12. Le moyen n'est donc pas fondé.

Sur le troisième moyen

Enoncé du moyen

13. La société P2H fait encore grief à l'arrêt de juger qu'il n'y a pas eu dol de la part de M. [W] et, par conséquent, de rejeter sa demande tendant à la condamnation de celui-ci à lui payer la somme de 162 250 euros à titre de dommages et intérêts, outre les intérêts et leur capitalisation, alors « que se rend coupable d'un dol le vendeur qui, tenu à un devoir général de loyauté, dissimule à son cocontractant un fait dont il avait connaissance et qui aurait empêché l'acquéreur, s'il l'avait connu, de contracter aux conditions prévues ; que dans ses conclusions d'appel, la société P2H faisait valoir que M. [W] s'était rendu coupable d'un dol en ne respectant pas, dans la présentation des comptes sociaux produits lors de la vente litigieuse, le principe de prudence, lequel exigeait que soient inscrites dans le bilan de la société cédée des provisions exactes, et non forfaitaires, pour dépréciation des stocks, à défaut de quoi les actifs de la société se sont trouvés artificiellement surévalués et l'acquéreur a été induit en erreur sur la valeur réelle des titres vendus ; que pour exclure l'existence d'un dol, même par réticence, la cour d'appel s'est bornée à considérer que la méthode de valorisation mise en oeuvre par le vendeur n'était pas illicite au regard de la réglementation comptable ; qu'en statuant ainsi quand, à supposer même que les comptes sociaux présentés par le vendeur lors de la cession des titres n'aient pas été manifestement illicites, il lui appartenait de rechercher si ces comptes respectaient le principe de prudence et si, complètement informé des conditions dans lesquelles les comptes sociaux avaient été élaborés, s'agissant notamment du caractère forfaitaire des provisions pour dépréciation des stocks, l'acquéreur n'aurait pas contracté dans des conditions différentes de celles dans lesquelles il l'a fait, la cour d'appel, qui s'est déterminée par une motivation inopérante, a privé sa décision de base légale au regard de l'article 1116 du code civil, dans sa rédaction applicable à la date de la conclusion du contrat. »

Réponse de la Cour

14. Après avoir énoncé qu'une provision doit être constituée si cela s'avère nécessaire, l'arrêt constate que, si l'expert conclut que la question d'une présentation plus prudente des comptes peut se poser, il n'affirme pas que les comptes ne sont pas en conformité avec les principes comptables, ce que confirme le rapport d'expertise produit par la cessionnaire, qui indique que la méthode d'absence de dépréciation à l'exception d'une dépréciation forfaitaire sur deux lots n'est pas illégale. Il relève en outre que cette méthodologie, toujours utilisée avant la vente et avant l'évaluation de l'entreprise, a été reprise par la cessionnaire pour les deux exercices suivant la cession.

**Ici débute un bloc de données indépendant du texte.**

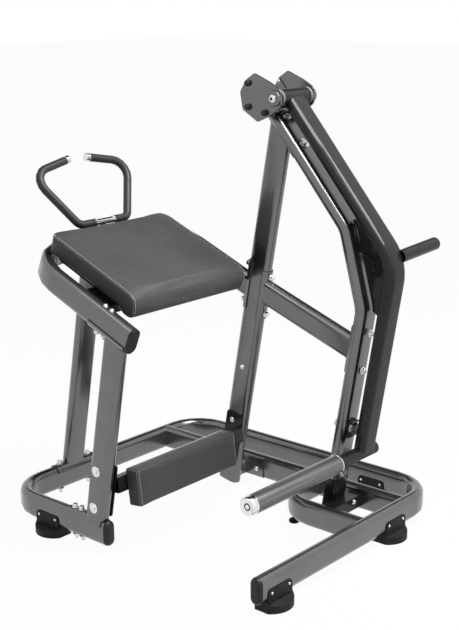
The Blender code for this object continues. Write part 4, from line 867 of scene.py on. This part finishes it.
def addBumper():
    low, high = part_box("bumper")
    radius, edge = bumper["radius"], bumper["edge"]
    long = ((high - low).y - 2 * bumper["cadRadius"] * abs(lowRear.z)) / abs(lowRear.y)
    base = (low + high) / 2 - lowRear * long / 2
    stop = drawUp("bumperRubber", [(radius - edge, 0.0002), (radius, edge), (radius, long - edge),
                                   (radius - edge, long - 0.0002)], 40)
    place = base + axisX * bumper["aside"] - lowUp * bumper["drop"]
    setTurned(stop, place, lowRear, "frame", "foot_rubber", bumperFinish)
    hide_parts("bumper")
    disc = washerDisc("bumperWasher", *bumper["washer"])
    place = base - axisX * bumper["washerAside"] + lowUp * bumper["washerRise"]
    setTurned(disc, place, lowRear, "frame", "cap_plastic", nylonFinish)
    dome = drawUp("bumperDomeNut", bumper["dome"], 36)
    turnTo(dome, base - lowRear * bumper["throughPlate"] - axisX * bumper["domeAside"], -lowRear)
    smoothPiece(dome, angle=bumper["domeAngle"], weighted=False)
    finishPiece(dome, "frame", "bright_steel", zincFinish)
    flange = addBlock("bumperFlange", bumper["flange"], bumper["flangeBevel"])
    out = bumper["flange"][1] * bumper["flangeOut"]
    turnTo(flange, base + lowUp * bumper["flangeRise"] + lowRear * out, lowUp, axisX)
    smoothPiece(flange)
    finishPiece(flange, "frame", "frame_paint")


addBumper()
print("bumper finished")


# Far cheek: a thin black strip along a dark line on its inner side as (y, z) ends, and a bolt end
farCheek = {"edge": ((-0.022, 1.701), (-0.055, 1.662)), "width": 0.005, "rise": 0.002, "bevel": 0.0006,
            "proud": 0.4, "bolt": (-0.020, 1.687)}


def addCheekDetails():
    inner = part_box("cheek_far")[0].x
    rise = farCheek["rise"]
    layStrip("cheekDarkStrip", farCheek["edge"], farCheek["width"], rise, inner - rise * farCheek["proud"],
             farCheek["bevel"], "frame")
    bolt = turnTo(copyOf(models["screw"], "cheekBoltEnd"), (inner, *farCheek["bolt"]), -axisX)
    finishPiece(bolt, "frame", "bright_steel", zincFinish)


addCheekDetails()
print("far cheek finished")


# Gusset: a round boss, a plug and a short bar on the side that faces out, and a lip along the lever.
# Discs are (y, z, radius, height), strips are (ends, width, height, bevel)
gusset = {"boss": (-0.534, 1.043, 0.015, 0.006), "bossEdge": 0.002, "bossDip": 0.0012,
          "bar": (((-0.494, 1.086), (-0.547, 1.067)), 0.012, 0.006, 0.0015),
          "plug": (-0.481, 1.115, 0.0218, 0.004),
          "lip": (((-0.4445, 1.212), (-0.4725, 1.125)), 0.0045, 0.006, 0.001)}


def addGussetDetails():
    low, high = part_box("gusset")
    middle = (low.x + high.x) / 2
    y, z, radius, tall = gusset["boss"]
    edge = gusset["bossEdge"]
    boss = drawUp("gussetBoss", [(radius, 0), (radius, tall - edge), (radius - edge, tall),
                                 (radius * 0.5, tall), (radius * 0.45, tall - gusset["bossDip"])], 40)
    setTurned(boss, (low.x, y, z), -axisX, "lever", "black_paint")
    y, z, radius, tall = gusset["plug"]
    plug = drawUp("gussetPlug", [(radius, 0), (radius, tall)], 40)
    setTurned(plug, (middle + tall / 2, y, z), -axisX, "lever", "black_paint")
    ends, wide, tall, bevel = gusset["bar"]
    layStrip("gussetBar", ends, wide, tall, low.x - tall / 2, bevel, "lever")
    ends, wide, tall, bevel = gusset["lip"]
    layStrip("gussetLip", ends, wide, tall, middle, bevel, "lever")


addGussetDetails()
print("lever details finished")

for model in models.values():
    bpy.data.objects.remove(model)


# Cushions: the CAD form, filled as cloth under pressure, then seams and stitching laid on it
chestPad = {"node": "chest_pad", "middleX": -0.212, "half": 0.300, "top": 0.131, "head": 0.308,
            "hip": -0.177, "nose": 0.046, "base": 0.062, "hipBase": 0.045, "hipBaseTo": -0.06,
            "voxel": 0.006, "shrink": 0.0012, "frames": 20, "mostMove": 0.0055, "seamHold": 0.006,
            "fill": 0.85, "headGap": 0.008, "under": (0.034, 0.068, 262)}
shinPad = {"node": "shin_pad", "middle": (-0.202, 0.027, 0.259), "tilt": -7.8, "size": (0.540, 0.068, 0.145),
           "base": 0.012, "voxel": 0.005, "shrink": 0.001, "frames": 20, "mostMove": 0.003,
           "seamHold": 0.005, "fill": 0.9}
skin = {"quality": 5, "mass": 0.3, "tension_stiffness": 12, "compression_stiffness": 12,
        "shear_stiffness": 8, "bending_stiffness": 1.5, "use_pressure": True, "uniform_pressure_force": 4.0,
        "vertex_group_mass": "held"}
hold = {"base": 1.0, "seam": 0.85, "rise": 0.02}
stitch = {"half": 0.0027, "radius": 0.0008, "tip": 0.0002, "pitch": 0.0088, "sink": 0.0002}
seam = {"radius": 0.0009, "step": 0.006, "proud": 0.15, "backShare": 1.2}


def fillCushion(piece, look, baseHeight, isSeam):
    # Cloth under pressure; the base and the seams are held, and no point moves further than mostMove
    pickOnly(piece)
    rest = [v.co.copy() for v in piece.data.vertices]
    held = piece.vertex_groups.new(name="held")
    for number, co in enumerate(rest):
        if baseHeight(co) <= 0:
            held.add([number], hold["base"], "REPLACE")
        elif isSeam(co):
            held.add([number], hold["seam"], "REPLACE")
    bpy.ops.object.modifier_add(type="CLOTH")
    cloth = piece.modifiers[-1]
    for key, value in skin.items():
        setattr(cloth.settings, key, value)
    cloth.settings.effector_weights.gravity = 0
    cloth.point_cache.frame_start = 1
    cloth.point_cache.frame_end = look["frames"]
    for step in range(1, look["frames"] + 1):
        bpy.context.scene.frame_set(step)
    pickOnly(piece)
    bpy.ops.object.modifier_apply(modifier=cloth.name)
    bpy.context.scene.frame_set(1)
    for vertex, start in zip(piece.data.vertices, rest):
        move = vertex.co - start
        if move.length > look["mostMove"]:
            move *= look["mostMove"] / move.length
        rise = min(1.0, max(0.0, baseHeight(start) / hold["rise"]))
        vertex.co = start + move * rise
    piece.vertex_groups.clear()
    piece.data.update()


def makeCushion(name, look, baseHeight, isSeam):
    piece = mergedCopy(look["node"])
    piece.name = name
    applyModifier(piece, "REMESH", mode="VOXEL", voxel_size=look["voxel"], adaptivity=0.0)
    applyModifier(piece, "SMOOTH", factor=0.5, iterations=2)
    applyModifier(piece, "DISPLACE", strength=-look["shrink"], mid_level=0.0)
    fillCushion(piece, look, baseHeight, isSeam)
    applyModifier(piece, "SUBSURF", levels=1, render_levels=1)
    pickOnly(piece)
    bpy.ops.object.shade_smooth()
    finishPiece(piece, "frame", "pad_leather")
    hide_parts(look["node"])
    return piece


def padPlace(point):
    # How far a point lies up the pad's slope and off it
    offset = Vector(point) - slopeStart
    return offset.dot(slopeV), offset.dot(slopeW)


def chestBase(co):
    v, w = padPlace(co)
    return w - (chestPad["base"] if v > chestPad["hipBaseTo"] else chestPad["hipBase"])


def chestSeam(co):
    v, w = padPlace(co)
    side = abs(abs(co.x - chestPad["middleX"]) - chestPad["half"]) < chestPad["seamHold"]
    return side and (w > chestPad["top"] - chestPad["seamHold"] or v < chestPad["hip"] + chestPad["nose"])


shinUp = Vector((0, -math.sin(math.radians(shinPad["tilt"])), math.cos(math.radians(shinPad["tilt"]))))
shinBack = Vector((0, shinUp.z, -shinUp.y))


def shinPlace(point):
    offset = Vector(point) - Vector(shinPad["middle"])
    return offset.dot(shinBack), offset.dot(shinUp)


def shinBase(co):
    return shinPad["size"][1] / 2 - shinPad["base"] - shinPlace(co)[0]


def shinSeam(co):
    back, up = shinPlace(co)
    width, depth, height = shinPad["size"]
    atEnd = abs(abs(co.x - shinPad["middle"][0]) - width / 2) < shinPad["seamHold"]
    atEdge = abs(abs(up) - height / 2) < shinPad["seamHold"]
    return back < -depth / 2 + shinPad["seamHold"] and (atEnd or atEdge) or (atEnd and atEdge)


chestCushion = makeCushion("chestCushion", chestPad, chestBase, chestSeam)
shinCushion = makeCushion("shinCushion", shinPad, shinBase, shinSeam)
print("cushions filled")


def arcPoints(center, radius, start, end, steps):
    turns = [math.radians(start + (end - start) * step / steps) for step in range(steps + 1)]
    return [(center[0] + radius * math.cos(t), center[1] + radius * math.sin(t)) for t in turns]


def spaced(points, pitch):
    # Points at an even pitch along a line, each with the line's direction there
    found, left = [], pitch / 2
    for first, second in zip(points, points[1:]):
        length = (second - first).length
        while left <= length:
            found.append((first.lerp(second, left / length), (second - first).normalized()))
            left += pitch
        left -= length
    return found


def stitchRings():
    radius, half, tip = (stitch[k] for k in ("radius", "half", "tip"))
    rings = [(tip, half), (radius * 0.8, half * 0.85), (radius, half * 0.5)]
    return [(r, -height) for r, height in rings] + rings[::-1]


stitchModel = drawUp("stitchModel", stitchRings(), 8)


def sewRow(name, cushion, points):
    stitches = []
    for at, way in spaced(points, stitch["pitch"]):
        place, normal = cushion.closest_point_on_mesh(at)[1:3]
        along = (way - normal * way.dot(normal)).normalized()
        one = copyOf(stitchModel, name)
        turnTo(one, place - normal * stitch["sink"], along, normal)
        stitches.append(one)
    row = joinPieces(name, stitches)
    smoothPiece(row, weighted=False)
    finishPiece(row, "frame", "pad_leather", threadFinish)


def layWelt(name, cushion, points, radius, material=None):
    # A fine rolled seam that follows the cushion's surface
    data = bpy.data.curves.new(name, "CURVE")
    data.dimensions = "3D"
    data.bevel_depth = radius
    data.bevel_resolution = 2
    data.use_fill_caps = True
    line = data.splines.new("POLY")
    places = [cushion.closest_point_on_mesh(at)[1:3] for at, way in spaced(points, seam["step"])]
    line.points.add(len(places) - 1)
    for point, (place, normal) in zip(line.points, places):
        point.co = (*(place + normal * radius * seam["proud"]), 1)
    welt = bpy.data.objects.new(name, data)
    bpy.context.scene.collection.objects.link(welt)
    pickOnly(welt)
    bpy.ops.object.convert(target="MESH")
    welt = bpy.context.object
    bpy.ops.object.shade_smooth()
    finishPiece(welt, "frame", "pad_leather", material)


def chestPath(side, reach, off):
    # Down the side's top edge, round the nose and under it; off is how far inside the edge the row runs
    nose, top, hip, head, gap = (chestPad[k] for k in ("nose", "top", "hip", "head", "headGap"))
    underRadius, underRise, underTurn = chestPad["under"]
    outline = [(head - gap, top - off), (hip + nose, top - off)]
    outline += arcPoints((hip + nose, top - nose), nose - off, 90, 180, 14)[1:]
    outline += arcPoints((hip + underRadius, underRise), underRadius - off, 180, underTurn, 8)
    return [alongSlope(chestPad["middleX"] + side * reach, v, w) for v, w in outline]


def sewChest():
    half = chestPad["half"]
    for side, word in ((-1, "Left"), (1, "Right")):
        layWelt(f"chestSeam{word}", chestCushion, chestPath(side, half + 0.002, -0.002), seam["radius"])
        sewRow(f"chestSideStitches{word}", chestCushion, chestPath(side, half + 0.008, 0.006))
        sewRow(f"chestTopStitches{word}", chestCushion, chestPath(side, half - 0.0065, -0.008))


def shinPoint(x, back, up):
    return Vector(shinPad["middle"]) + axisX * x + shinBack * back + shinUp * up


def sewShin():
    # Points lie off the cushion, and each row or welt is laid where its surface is nearest
    width, depth, height = (v / 2 for v in shinPad["size"])
    clear, fine = 0.01, 0.002
    for side, word in ((-1, "Left"), (1, "Right")):
        seamEnds = (height - 0.004, -height + 0.004)
        edge = [shinPoint(side * (width + fine), -depth - fine, up) for up in seamEnds]
        layWelt(f"shinSeam{word}", shinCushion, edge, seam["radius"])
        upDown = (height - 0.006, -height + 0.006)
        face = [shinPoint(side * (width - 0.006), -depth - clear, up) for up in upDown]
        sewRow(f"shinFaceStitches{word}", shinCushion, face)
        end = [shinPoint(side * (width + clear), -depth + 0.006, up) for up in upDown]
        sewRow(f"shinEndStitches{word}", shinCushion, end)
        foreBack = (-depth + 0.008, depth - 0.012)
        top = [shinPoint(side * (width + clear), back, height - 0.005) for back in foreBack]
        sewRow(f"shinTopStitches{word}", shinCushion, top)
    # a welt in white thread along the back top edge: a seam whose white is a painted highlight along that
    # edge
    backEdge = [shinPoint(x, depth - 0.006, height + clear) for x in (-width + clear, width - clear)]
    layWelt("shinBackHighlightWelt", shinCushion, backEdge, seam["radius"] * seam["backShare"], threadFinish)


sewChest()
sewShin()
bpy.data.objects.remove(stitchModel)
print("cushions sewn")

15. En l'état de ces énonciations et constatations, c'est dans l'exercice de son pouvoir souverain d'appréciation de la valeur et de la portée des éléments de preuve qui lui étaient soumis que la cour d'appel, qui a procédé aux recherches prétendument omises, a retenu, justifiant ainsi légalement sa décision, qu'à défaut d'établir que le cédant avait présenté faussement les comptes en vue de le tromper et le déterminer à conclure, la cessionnaire ne démontre pas que son consentement aurait été vicié par dol.

PAR CES MOTIFS, la Cour :

REJETTE le pourvoi ;

Condamne la société P2H aux dépens ;

En application de l'article 700 du code de procédure civile, rejette la demande formée par la société P2H et la condamne à payer à M. [W] la somme de 3 000 euros ;

Ainsi fait et jugé par la Cour de cassation, chambre commerciale, financière et économique, et prononcé par le président en son audience publique du neuf octobre deux mille vingt-quatre.